Opportunity cost is one of the first concepts learned by economics undergraduates. An investor is faced with a choice of three ventures, one attracting a return of zero per cent, the second a return of five per cent, and the third a return of ten per cent.
In opting for any one of these the investor must forego the returns on the other two. The opportunity cost of each is the return on the most profitable venture foregone. So in our example, the opportunity cost of either of the first two ventures is ten per cent for foregoing the third, and that of the third is five per cent for foregoing the second. That option represents the economically efficient allocation of resources, since it incurs the lowest opportunity cost.
Father Coulter asks us to accept that, if our investor were to opt to lend his money at zero return, he would be entitled to compensation at ten per cent. But in that case he would be rewarded for economic inefficiency and thus for sub-standard business conduct. For this reason Duns Scotus has the better argument than St Thomas at ST II II q78.a.2:
"If (the lender) does not wish to be injured, let him keep back the money he needs, because no-one forces him to do a merciful deed for his neighbour; but if he prefers to show mercy to the other, he is compelled by the divine law not to vitiate the divine law."

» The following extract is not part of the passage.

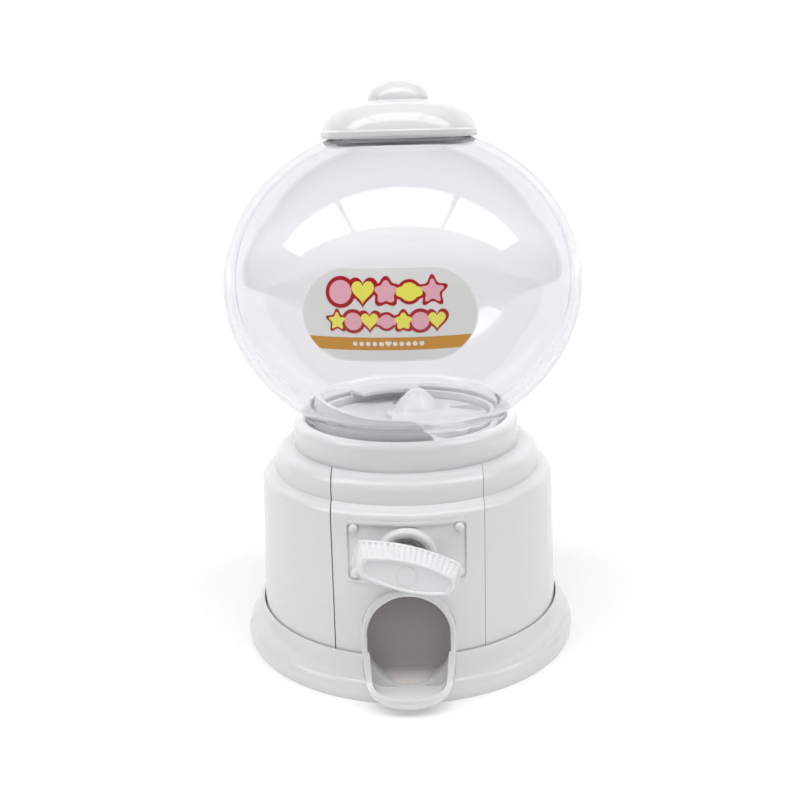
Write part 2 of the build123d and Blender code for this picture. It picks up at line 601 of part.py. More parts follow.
def globe():
    """The clear globe with its two necks, before it is split into a front and a rear half."""
    solid = globe_solid(0) + disc(NECK_R, NECK_SEAT_Z, 62) + disc(TOP_NECK_R, 124, TOP_NECK_Z)
    hollow = globe_solid(GLOBE_WALL) + disc(NECK_R - GLOBE_WALL, 50, 64)
    return solid - hollow - disc(TOP_NECK_R - GLOBE_WALL, 120, 132)


def make_label():
    skin = globe_solid(-0.02 - LABEL_T) - globe_solid(-0.02)
    straight = 2 * (LABEL_HALF_W - LABEL_HALF_H)
    shape = Rectangle(straight, 2 * LABEL_HALF_H)
    for side in (-1, 1):
        shape += Pos(side * straight / 2, 0) * Circle(LABEL_HALF_H)
    return skin & (Rot(0, 0, LABEL_AZ) * along_y(Pos(0, GLOBE_Z) * shape, -60, -20))


def solid_lid():
    """The lid's outside as one solid: a low rim, bulging sides and a shallow dome."""
    side, top, shoulder_r = LID_BOTTOM + 1.9, LID_TOP, 10.5
    drop = 1.2
    sphere_r = (shoulder_r**2 + drop**2) / (2 * drop)
    middle = (shoulder_r / 2, top - sphere_r + math.sqrt(sphere_r**2 - (shoulder_r / 2) ** 2))
    return turned(
        Polyline((0, LID_BOTTOM), (LID_R - 0.2, LID_BOTTOM), (LID_R, LID_BOTTOM + 0.5),
                 (LID_R - 0.05, LID_BOTTOM + 1.5), (LID_R - 0.5, side)),
        ThreePointArc((LID_R - 0.5, side), (16.2, 132.3), (shoulder_r, top - drop)),
        ThreePointArc((shoulder_r, top - drop), middle, (0, top)),
        Line((0, top), (0, LID_BOTTOM)),
    )


def make_lid():
    """The shell of the lid, hollow above the globe's upper neck."""
    w = LID_WALL
    hollow = turned_points(
        (0, LID_BOTTOM - 1), (18.2, LID_BOTTOM - 1), (17.4, LID_BOTTOM + 0.4), (17.3, 129.5),
        (17.0, TOP_NECK_Z + 0.3), (14.6, TOP_NECK_Z + 0.3), (13.4, 132.6 - w), (9.6, 134.5 - w),
        (5.0, 135.3 - w), (0, 135.4 - w),
    )
    return solid_lid() - hollow


def bend(r, z, radius, start, end):
    """An arc about a point in radius and height, between two angles measured from straight up."""
    ends = [(r + radius * math.sin(math.radians(a)), z + radius * math.cos(math.radians(a)))
            for a in (start, (start + end) / 2, end)]
    return ThreePointArc(*ends)


def make_lid_knob():
    """A glossy button that stands on the lid's dome: a shallow crown that turns down at its rim."""
    crown_r, rim_r, turn = 10.0, 4.1, 33.0
    reach = crown_r - rim_r
    lean = math.radians(turn)
    rim = (reach * math.sin(lean), TOTAL_HEIGHT - crown_r + reach * math.cos(lean))
    foot = (rim[0] + rim_r, LID_TOP - 2)
    button = turned(
        bend(0, TOTAL_HEIGHT - crown_r, crown_r, 0, turn),
        bend(*rim, rim_r, turn, 90),
        Polyline((foot[0], rim[1]), foot, (0, foot[1]), (0, TOTAL_HEIGHT)),
    )
    return button - solid_lid()


def main():
    os.makedirs("parts", exist_ok=True)
    whole_globe = globe()
    parts = {
        "plinth": make_plinth(),
        "base_shell": make_base_shell(),
        "front_panel": make_front_panel(),
        "bottom_cover": make_bottom_cover(),
        "cover_screws": make_cover_screws(),
        "neck_collar": make_neck_collar(),
        "collar_screws": make_collar_screws(),
        "hopper": make_hopper(),
        "dispensing_wheel": make_dispensing_wheel(),
        "crown_gear": make_crown_gear(),
        "crown_screw": make_crown_screw(),
        "drive_pinion": make_drive_pinion(),
        "chute_ramp": make_chute_ramp(),
        "gear_bracket": make_gear_bracket(),
        "bracket_screws": make_bracket_screws(),
        "chute_spout": make_chute_spout(),
        "shaft_bushing": make_shaft_bushing(),
        "knob": make_knob(),
        "knob_shaft": make_knob_shaft(),
        "shaft_clip": make_shaft_clip(),
        "globe_front": whole_globe & block(-50, 50, -50, -0.03, 50, 140),
        "globe_rear": whole_globe & block(-50, 50, 0.03, 50, 50, 140),
        "label": make_label(),
        "lid": make_lid(),
        "lid_knob": make_lid_knob(),
    }
    for node, shape in parts.items():
        export_step(shape, "parts/" + node + ".step")


main()
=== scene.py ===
"""Looks of the small gumball machine: white plastic, a clear globe, a printed label, a ribbed knob."""

import bpy
import bmesh
import math
from mathutils import Matrix, Vector


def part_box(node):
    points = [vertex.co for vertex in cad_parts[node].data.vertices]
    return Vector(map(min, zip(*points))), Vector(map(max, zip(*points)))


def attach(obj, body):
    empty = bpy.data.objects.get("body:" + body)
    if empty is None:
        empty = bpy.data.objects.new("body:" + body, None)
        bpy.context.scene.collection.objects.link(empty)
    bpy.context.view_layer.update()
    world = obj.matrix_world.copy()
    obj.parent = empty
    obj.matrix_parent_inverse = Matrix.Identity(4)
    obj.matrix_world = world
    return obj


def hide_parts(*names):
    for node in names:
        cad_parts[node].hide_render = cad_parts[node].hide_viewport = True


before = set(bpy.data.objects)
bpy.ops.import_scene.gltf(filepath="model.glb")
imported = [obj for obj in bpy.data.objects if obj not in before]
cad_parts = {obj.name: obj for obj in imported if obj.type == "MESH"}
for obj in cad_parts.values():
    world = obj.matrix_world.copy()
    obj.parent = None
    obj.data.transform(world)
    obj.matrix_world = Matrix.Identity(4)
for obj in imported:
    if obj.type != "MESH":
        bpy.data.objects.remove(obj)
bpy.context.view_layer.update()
MM = 0.001

# ---- sizes and places, the same as the CAD's ---------------------------------------------------
GLOBE_A, GLOBE_B, GLOBE_Z = 44.0 * MM, 38.4 * MM, 91.2 * MM
GLOBE_WALL = 1.6 * MM
SEAM_GAP = 0.03 * MM  # each half stands back from the plane between them by this
GLOBE_SHY = 0.006 * MM  # keeps the round globe inside the CAD globe's own facets
LABEL_AZ = math.radians(-3.3)
LABEL_HALF_L, LABEL_HALF_H = 19.2 * MM, 10.1 * MM
KNOB_Z = 34.6 * MM
KNOB_TILT = math.radians(15.0)
KNOB_RIBS = 17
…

Next, Father Coulter proposes that the loss of the value of money over time due to the existence of a common rate of interest gives good title to compensation. However, it is difficult to argue why the holders of money, as distinct from other assets such as real estate, should be privileged in this way.
In the same place he argues that this common rate of interest has been established as the "price" for money by the numerous investment opportunities that exist nowadays. This point is controverted among economists. Lord Keynes denied that the rate of interest is the price of money, but a premium offered to savers to persuade them to hold illiquid assets.
Instead, he posited the idea of "liquidity preference": the preference of individuals and institutions to hold cash in the face of a future which to them is uncertain. The stronger the liquidity preference, the higher the rate of interest has to be in order to attract investors to less liquid securities which can be committed to longer-term industrial investments.
What remains of the extrinsic titles to interest is the first: costs necessarily incurred in the arrangement of a loan. However, this is not a title to interest levied as a fixed percentage of the principal, but to a fee for commercial moneylenders to cover the cost of staff, business premises and materials in the provision of a beneficial service, plus a reasonable entrepreneurial mark-up. It then assimilates to the title to remuneration for labour (stipendium laboris).
The title of stipendium laboris warrants a fee in relation to labour time spent in the arrangement of a loan. If all else is equal the fee will be the same for a loan of a million
pounds as for a loan of a thousand, unless the larger loan has to be arranged by an agent whose pay is higher by reason of greater expertise or seniority.
The case for extrinsic title to compensation based on periculum sortis or lucrum cessans as such is unpersuasive. In the first case the terms characteristic of a loan contract already protect the lender against loss of the principal. The second flies in the face of the first principles of economic theory, because if implemented it would reward economic inefficiency.
This leaves remuneration for work as the only legitimate title to compensation for moneylending. Compensation which is due only to those who lend money for a living and is not directly, if at all, related to the value of the principal.